Elles correspondaient par ailleurs au signalement habituel des fées, puisqu'elles faisaient paître leur vache avec la herde d'un village voisin, Vivy, et, quand c'était leur tour de nourrir le herdier, attachaient la «marinde» (le repas: «marader» signifie goûter, en gaumais [1]), à une corne de la bête.

Or, en mai 1976, à Noirefontaine la même histoire, à propos des génies de Liresse, fut racontée à Albert Doppagne. Mais, cette fois, les êtres facétieux n'étaient pas des fées mais des nutons. Il note le récit de la façon suivante:
«Au moment de la fenaison, le fermier de Liresse avait remarqué que tous ses tas de foin étaient défaits le matin. Il voulut en connaître la cause et, une nuit, il se cacha pour observer. Son attente ne fut pas longue: les nutons de Liresse arrivèrent en bande et chacun se coiffa d'un petit tas. Tous se mirent à danser en chantant:

Frère, frérot,
Mon capuchon va-t-il bien?

En colère, le fermier leur cria:

Frère, frérot,
Mon «stron» va-t-il bien?

Et les nutons flanquèrent une raclée au fermier!» « Frère, frérot » indique clairement le sexe masculin des petits personnages. Dans la psychologie délicate souvent attribuée aux nutons (aux fées aussi), ceux-ci ne toléraient pas la grossièreté scatologique du «stron». Trait bien mâle, ils rossaient eux-mêmes le coupable.

Dans le pays au nord de la Semois, la différence entre nutons et fées est assez floue. Le docteur Delogne parlait d'êtres surnaturels «généralement représentés par des femmes». Et, à Chairière, il est question de «fés», conçus «plutôt comme de petits hommes».

En Gaume - comme en Picardie -, dit Doppagne, les fées ont d'étranges ressemblances avec les nutons de Wallonie.
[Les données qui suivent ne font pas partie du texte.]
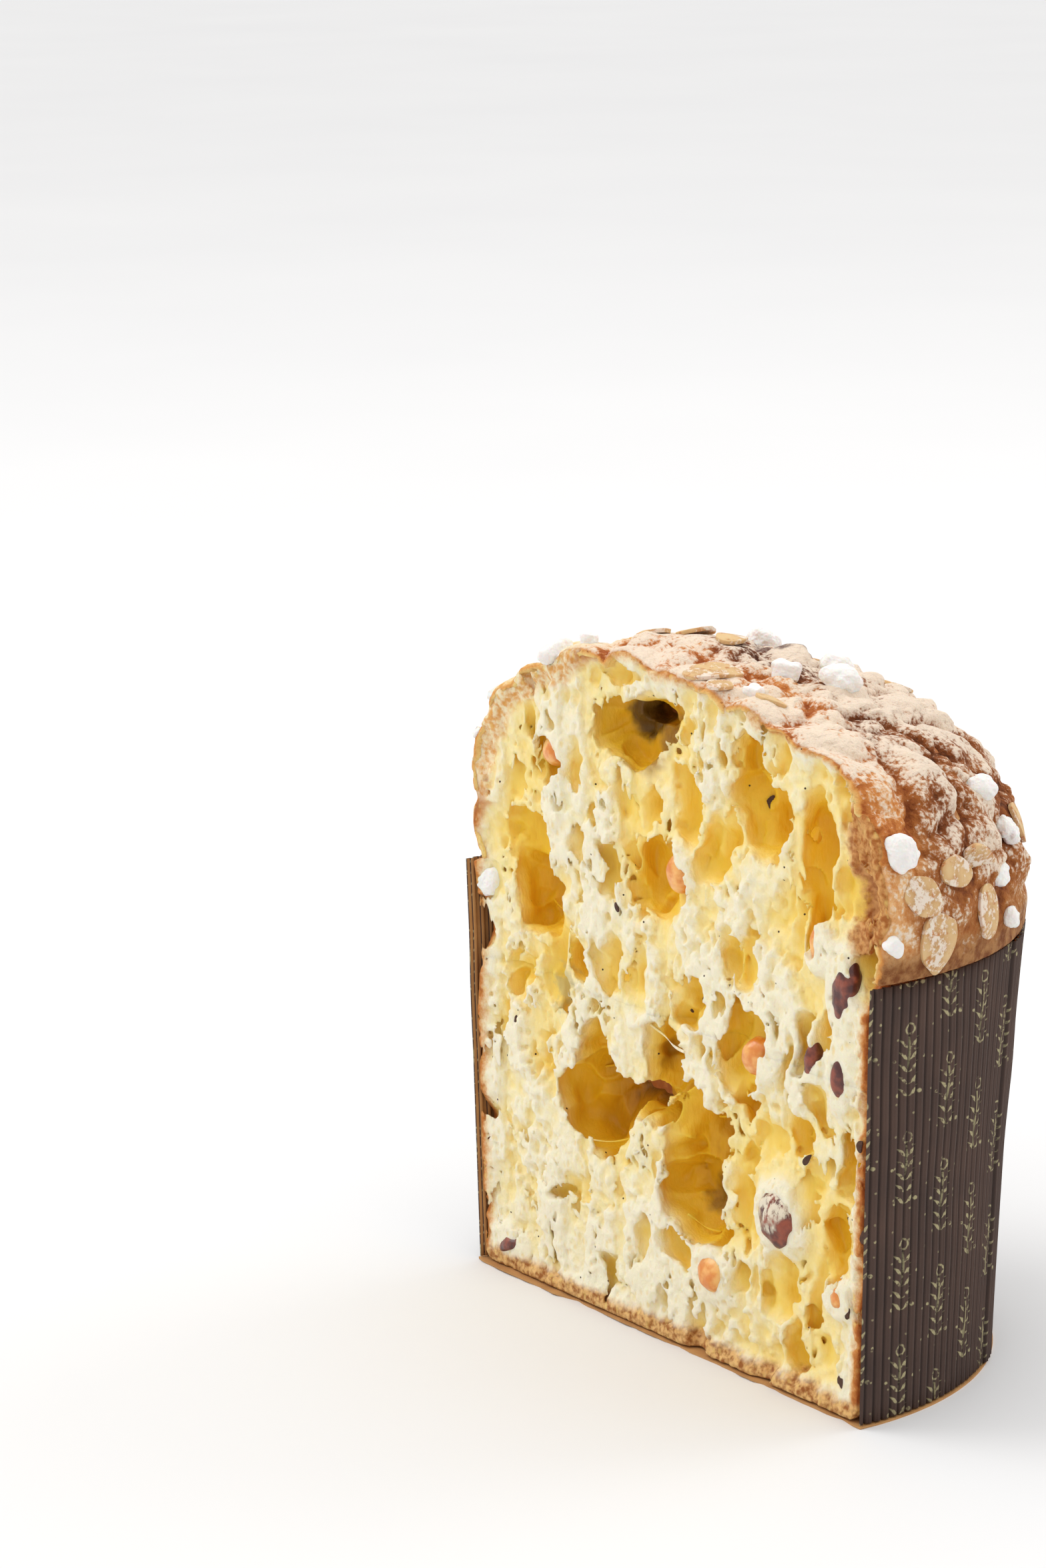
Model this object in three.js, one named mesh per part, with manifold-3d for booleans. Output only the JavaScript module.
// Half a panettone in its fluted paper baking case, standing on its base.
// Millimetres, +Z up. The origin is on the loaf's round axis, at the underside of the case.
// The knife's cut faces -Y and lies a little in front of the axis, so this is the larger half.

import * as THREE from 'three';
import { mergeVertices } from 'three/addons/utils/BufferGeometryUtils.js';
import Module from 'manifold-3d';

const wasm = await Module();
wasm.setup();

// The case: a high panettone case of 154 x 110 mm, its wall leaning out a little
const CUT_Y = -8;
const CASE_HEIGHT = 110;
const FOOT_RADIUS = 77.4;
const RIM_RADIUS = 80.6;
const RIM_BULGE = { reach: 4.2, turn: 55, spread: 65 };
const PAPER = 0.6;
const BASE_REACH = 0.7;
const FLUTES = 99;
const FLUTE_DEPTH = 0.8;
const SEAM_TURN = 34;
const SEAM_LAP = 7;
const FLAP_REACH = 1.6;
const GAP = 0.3;

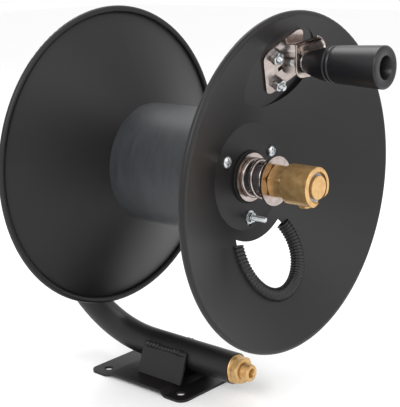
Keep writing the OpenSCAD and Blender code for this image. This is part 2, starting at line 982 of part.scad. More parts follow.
// Ground compression spring between the washers
module drag_spring() {
    coil_r = (spring_d - spring_wire)/2;
    color(nickel)
        on_axis(spring_x)
            intersection() {
                sweep([
                    for (i = [0:spring_turns*spring_steps])
                        let (t = i/spring_steps, c = cos(360*t), s = sin(360*t))
                        [
                            for (j = [0:spring_sides - 1])
                                let (
                                    a = 360*j/spring_sides,
                                    r = coil_r + spring_wire/2*cos(a)
                                )
                                [r*c, r*s, spring_rise(t) + spring_wire/2*sin(a)]
                        ]
                ]);
                rod(spring_l, spring_d);
            }
}

// Brass stem: screwed in the axle, hexagon, then the spindle that the swivel body turns on
module swivel_stem() {
    spindle_l = swivel_end + stem_proud - hex_x - stem_hex_l;
    outlet_l = outlet_x - hex_x;
    color(brass)
        on_axis(hex_x)
            difference() {
                union() {
                    translate([0, 0, -stem_thread_l]) rod(stem_thread_l + 1, stem_thread_r);
                    hexagon(stem_hex_l, stem_hex);
                    translate([0, 0, stem_hex_l - 1]) rod(spindle_l + 1, stem_r);
                }
                translate([0, 0, -stem_thread_l - 1])
                    rod(stem_thread_l + 1 + outlet_l + cross_hole_d, stem_bore_d/2);
                translate([-stem_d, 0, outlet_l])
                    rotate([0, 90, 0]) rod(2*stem_d, cross_hole_d/2);
                for (x = seal_starts)
                    translate([0, 0, x - hex_x]) tube(seal_l, stem_d, stem_r - seal_deep);
                translate([0, 0, swivel_end - pocket_l + face_gap - hex_x])
                    tube(clip_t, stem_d, stem_r - clip_deep);
            }
}

module stem_seals() {
    color(rubber)
        for (x = seal_starts)
            on_axis(x) tube(seal_l, stem_r, stem_r - seal_deep);
}

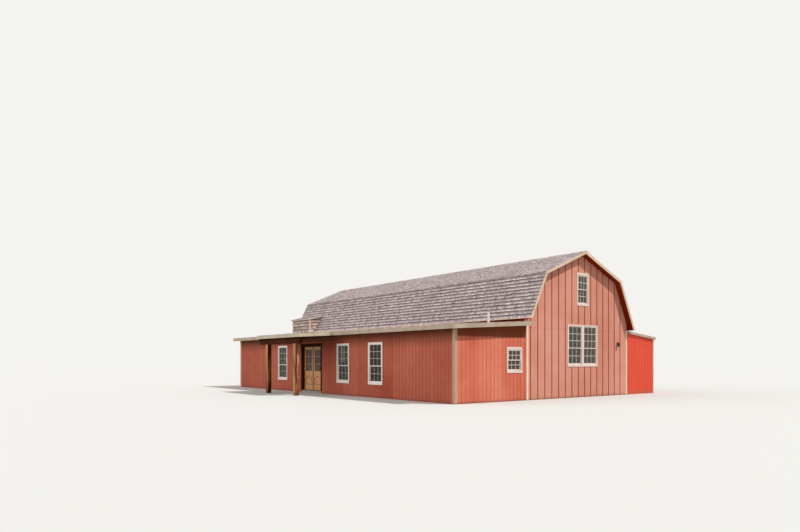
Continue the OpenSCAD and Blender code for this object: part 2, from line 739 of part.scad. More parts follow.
// Dormer box at the rear end of the barn, from the left steep slope down to the wing roof.
// Its front stands at dormer_u from the barn's middle and its roof's top there is at dormer_top.
dormer_u = eave_u + dormer_reach;
dormer_top = eave_z + dormer_h;
// Height of what stands on the wing roof at distance u
function dormer_foot(u) = wing_top(barn_c - u) + seat_gap;
// Distance from the middle where the dormer roof, d below its surface, meets the steep slope
function dormer_meet(d) = (steep_z(-seat_gap, 0) - dormer_top + d - dormer_share * dormer_u)
    / (steep - dormer_share);
function dormer_z(d, u) = dormer_top - d + dormer_share * (dormer_u - u);

module dormer_end() {
    in_u = eave_u + seat_gap;
    polygon([[in_u, dormer_foot(in_u)], [dormer_u, dormer_foot(dormer_u)],
        [dormer_u, dormer_z(dormer_t, dormer_u)],
        [dormer_meet(dormer_t), dormer_z(dormer_t, dormer_meet(dormer_t))],
        [in_u, steep_z(-seat_gap, in_u)]]);
}

module dormer_walls() color("#7f7058") placed() barn_side(-1) {
    y0 = barn_l - dormer_l;
    for (y = [y0, barn_l - dormer_t]) along_y(y, y + dormer_t) dormer_end();
    along_y(y0, barn_l) intersection() {
        dormer_end();
        translate([dormer_u - dormer_t, 0]) square([dormer_t, dormer_top]);
    }
}

module dormer_roof() color("#9b8b88") placed() barn_side(-1)
    along_y(barn_l - dormer_l - dormer_out, barn_l + dormer_out) polygon([
        [dormer_u + dormer_out, dormer_z(dormer_t, dormer_u + dormer_out)],
        [dormer_meet(dormer_t), dormer_z(dormer_t, dormer_meet(dormer_t))],
        [dormer_meet(0), dormer_z(0, dormer_meet(0))],
        [dormer_u + dormer_out, dormer_z(0, dormer_u + dormer_out)]]);

// Vent pipe standing on its flashing on the wing roof, with an open top
module vent_pipe() color("#efece6") placed() translate([vent_x, vent_y, 0]) {
    low = wing_top(vent_x - vent_d) + seat_gap;
    high = wing_top(vent_x + vent_d) + seat_gap;
    along_y(-vent_d, vent_d)
        polygon([[-vent_d, low], [vent_d, high], [vent_d, high + flash_t], [-vent_d, low + flash_t]]);
    translate([0, 0, high]) difference() {
        cylinder(h = vent_h, d = vent_d);
        translate([0, 0, vent_d]) cylinder(h = vent_h, d = vent_d - 2 * vent_wall);
    }
}

// Wall lamp: a back plate, an arm and a turned cage with a cap
module wall_lamp() color("#2b2622") placed() translate([barn_x1 - lamp_in, 0, lamp_z]) {
    block([-lamp_plate_w / 2, -lamp_plate_t, -lamp_plate_h / 2], [lamp_plate_w / 2, 0, lamp_plate_h / 2]);
    block([-lamp_arm / 2, -lamp_out, -lamp_arm / 2], [lamp_arm / 2, 0, lamp_arm / 2]);
    translate([0, -lamp_out, 0]) rotate_extrude() polygon(lamp_profile);
}

floor_slab();
loft_floor();
placed() wing_wall(wall_t, door_y0);  // wing_side_wall_near
placed() wing_wall(door_y1, barn_l - wall_t);  // wing_side_wall_far
placed() color("#a5554a") along_y(door_y0, door_y1) wing_wall_section(head_z + door_jamb);  // wing_door_header
placed() wing_end_wall();  // wing_front_wall
placed() translate([0, barn_l - wall_t, 0]) wing_end_wall();  // wing_rear_wall
placed() gable_wall();  // front_gable_wall
placed() translate([0, barn_l - wall_t, 0]) gable_wall();  // rear_gable_wall
placed() lean_end_wall();  // lean_to_front_wall
placed() translate([0, barn_l - wall_t, 0]) lean_end_wall();  // lean_to_rear_wall
placed() color("#e4583f") along_y(wall_t, barn_l - wall_t) polygon([  // lean_to_side_wall
        [all_x1 - wall_t, 0], [all_x1, 0], [all_x1, lean_under(all_x1)],
        [all_x1 - wall_t, lean_under(all_x1 - wall_t)]]);
placed() post_row(-1);  // barn_posts_left
placed() post_row(1);  // barn_posts_right
placed() side_band(-1);  // side_band_left
placed() side_band(1);  // side_band_right
roof_frames();
placed() roof_steep(-1);  // roof_lower_left
placed() roof_shallow(-1);  // roof_upper_left
placed() roof_shallow(1);  // roof_upper_right
placed() roof_steep(1);  // roof_lower_right
ridge_cap();
wing_roof();
lean_to_roof();
rake_boards();
fascia_boards();
corner_boards();
window_casings();
window_sashes();
side_glass(0, door_y0);  // side_glass_near
side_glass(door_y1, barn_l);  // side_glass_far
color("#5b5a4a") placed() end_glass();  // front_glass
color("#5b5a4a") placed() translate([0, barn_l, 0]) mirror([0, 1, 0]) end_glass();  // rear_glass
entry_door_frame();
color("#a97440") placed() in_doorway(1) door_leaf();  // door_leaf_left
color("#a97440") placed() in_doorway(-1) door_leaf();  // door_leaf_right
color("#4d4322") placed() in_doorway(1) leaf_pane();  // door_glass_left
color("#4d4322") placed() in_doorway(-1) leaf_pane();  // door_glass_right
door_knob();
porch_posts();
porch_frame();
porch_roof();
dormer_walls();
dormer_roof();
vent_pipe();
wall_lamp();
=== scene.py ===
"""Looks of the gambrel barn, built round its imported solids.

Every new piece is an array of closed lofts, worked out with numpy on planes that follow the walls and
roofs. A plane is (origin, along, up, out): a point is origin + h * along + s * up + d * out.
"""

import json
import math

import bpy
import numpy as np
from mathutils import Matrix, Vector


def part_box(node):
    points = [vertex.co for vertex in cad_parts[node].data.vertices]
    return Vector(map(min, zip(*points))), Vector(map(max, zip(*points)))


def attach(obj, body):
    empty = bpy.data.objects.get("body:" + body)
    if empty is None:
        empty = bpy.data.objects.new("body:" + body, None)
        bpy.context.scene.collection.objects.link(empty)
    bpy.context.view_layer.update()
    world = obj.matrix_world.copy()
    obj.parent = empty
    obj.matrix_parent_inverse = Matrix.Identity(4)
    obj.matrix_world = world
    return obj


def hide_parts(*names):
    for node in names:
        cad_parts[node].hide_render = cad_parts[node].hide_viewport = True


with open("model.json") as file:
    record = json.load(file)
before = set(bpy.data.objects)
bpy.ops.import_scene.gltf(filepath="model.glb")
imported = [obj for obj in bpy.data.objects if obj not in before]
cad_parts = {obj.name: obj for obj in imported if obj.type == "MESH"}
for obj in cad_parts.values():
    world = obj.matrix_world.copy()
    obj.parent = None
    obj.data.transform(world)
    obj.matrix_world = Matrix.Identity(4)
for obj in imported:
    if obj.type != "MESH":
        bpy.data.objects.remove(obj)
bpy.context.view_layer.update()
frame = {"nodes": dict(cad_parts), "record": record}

# Sizes of the building, in metres. Distances h count from the wing's outer wall face along the ends, and from
# the front wall face along the sides.

# Outer faces of the walls, widths of the wing, the barn and the lean-to, and where the barn and lean-to end
SIDE_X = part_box("wing_side_wall_near")[0].x
FRONT_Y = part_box("wing_front_wall")[0].y
REAR_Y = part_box("wing_rear_wall")[1].y
RIGHT_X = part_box("lean_to_side_wall")[1].x
BARN_X0, BARN_X1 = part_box("front_gable_wall")[0].x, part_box("front_gable_wall")[1].x
LENGTH = REAR_Y - FRONT_Y
WING_W, BARN_W, LEAN_W = BARN_X0 - SIDE_X, BARN_X1 - BARN_X0, RIGHT_X - BARN_X1
BARN_C = WING_W + BARN_W / 2
BARN_END = WING_W + BARN_W
LEAN_END = BARN_END + LEAN_W
MIDDLE_X = SIDE_X + BARN_C
# Thickness of the trim, width of a corner board, height of the cladding's foot, and height of a fascia
TRIM, CORNER, FOOT, FASCIA = 0.022, 0.11, 0.02, 0.15
# Windows: width of the casing, height of the sill board, width of the jamb and the sash, thickness of a sash
CASING, SILL = 0.06, 0.09
JAMB, SASH, SASH_T = 0.014, 0.034, 0.032
# How far the upper sash's face stands out of the wall's face, and half the thickness of the glass
SASH_FACE, GLASS = 0.006, 0.003
# Barn roof: half its width and its height at the eaves and at the knees, height of the ridge, thickness, and
# how far it reaches out past the gable walls
EAVE_U, EAVE_Z = BARN_W / 2 + 0.085, 3.17
KNEE_U, KNEE_Z = 2.48, 4.96
RIDGE_Z, ROOF_T, GABLE_OUT = 6.0, 0.12, 0.25
STEEP = (KNEE_Z - EAVE_Z) / (EAVE_U - KNEE_U)
SHALLOW = (RIDGE_Z - KNEE_Z) / KNEE_U
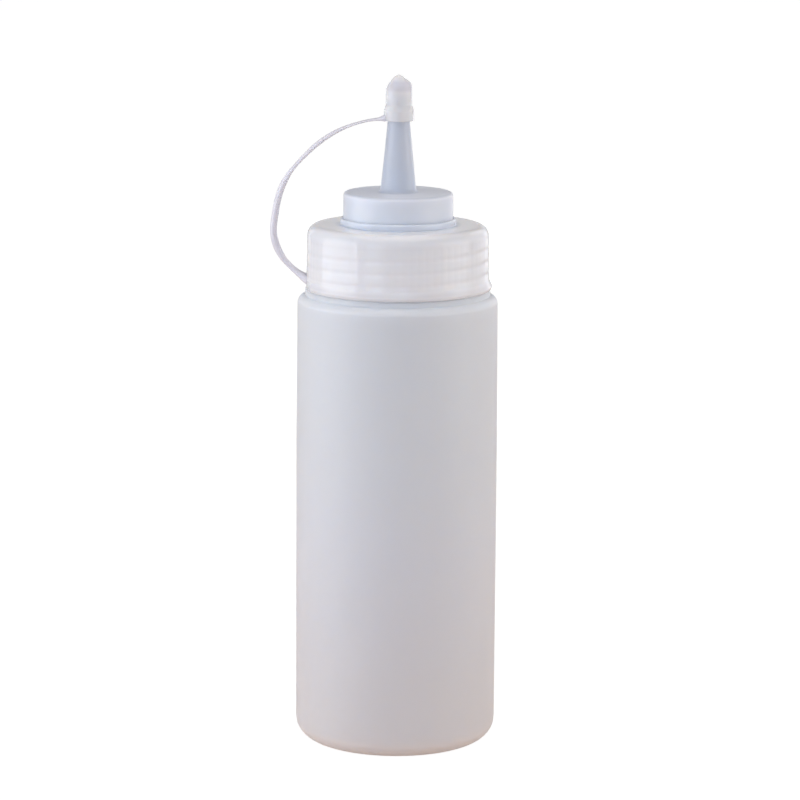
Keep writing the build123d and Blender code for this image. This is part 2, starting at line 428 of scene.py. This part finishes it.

Aujourd'hui, les uns comme les autres ne se manifestent plus. Selon les vieux villageois, ces êtres se sont endormis. Mais il y a de l'espoir: ils se réveilleront «lorsque les prêtres, à la messe, ne réciteront plus l'Évangile selon saint Jean». Or, depuis le concile Vatican II, le début de cet évangile: «Au commencement était le Verbe», ne fait plus partie de l'ordinaire de la messe. Il est donc temps, sur la pointe des pieds, d'aller voir ce qui se passe à minuit, au trou des fées...

Pour ce qui est des nutons, on en parle peu en Gaume, moins qu'en Ardenne où le souvenir est gardé de leur savoir-faire, leur caractère serviable et susceptible et leur vengeance. Le schéma classique est, à travers certaines variantes, le suivant: les fermiers favorisés par la bienveillance du maniquet sont embarrassés par les racontars du village - ou un début d'idylle entre le petit homme et une de leurs filles. Pour le décourager, à l'heure de sa venue, ils se groupent sans mot dire auprès de l'âtre et font tourner des fétus de paille dans des coquilles d'œufs. Le nuton, comprenant qu'il est exclu pour sa petite taille, ainsi moquée, s'en va sur une malédiction, qui se réalise en quelques mois: «Épi à épi je vous l'ai apportée (la richesse); gerbe à gerbe je vous la reprendrai.» Et c'est la ruine: vaches péries, moissons dévastées.

Pour la Semois inférieure, un chercheur aussi exemplaire que le docteur Delogne rapporte peu de choses au sujet des nutons. Guère plus que, pour Frahan, le «trou Perpète», ouvert comme un forage d'ardoisière au niveau du pic «moyen» des Crêtes. On le disait jadis habité par de petits hommes réparant les outils que des paysans leur portaient le soir. Ils les retrouvaient le lendemain en parfait état. Le salaire était perçu en argent ou en nature. En 1834 seulement, des villageois osèrent pénétrer dans le trou Perpète. Ils le firent s'éclairant d'une chandelle bénite. En rampant dans un couloir d'une quarantaine de mètres, ils trouvèrent une salle rudimentaire, carrée, habitable car aérée par des soupiraux naturels dans les rochers. Après les nutons, elle servit de logement à un mendiant ermite ayant une réputation de sorcier.

  1. Dans son Parler et coutumes de la Lorraine belge, Éd. G. Hoyoux, Bruxelles, 1963, le docteur Albert Hustin note que le mot «marader», inconnu dans la langue française existe, presque identique, avec le sens de pique-nique, en portugais.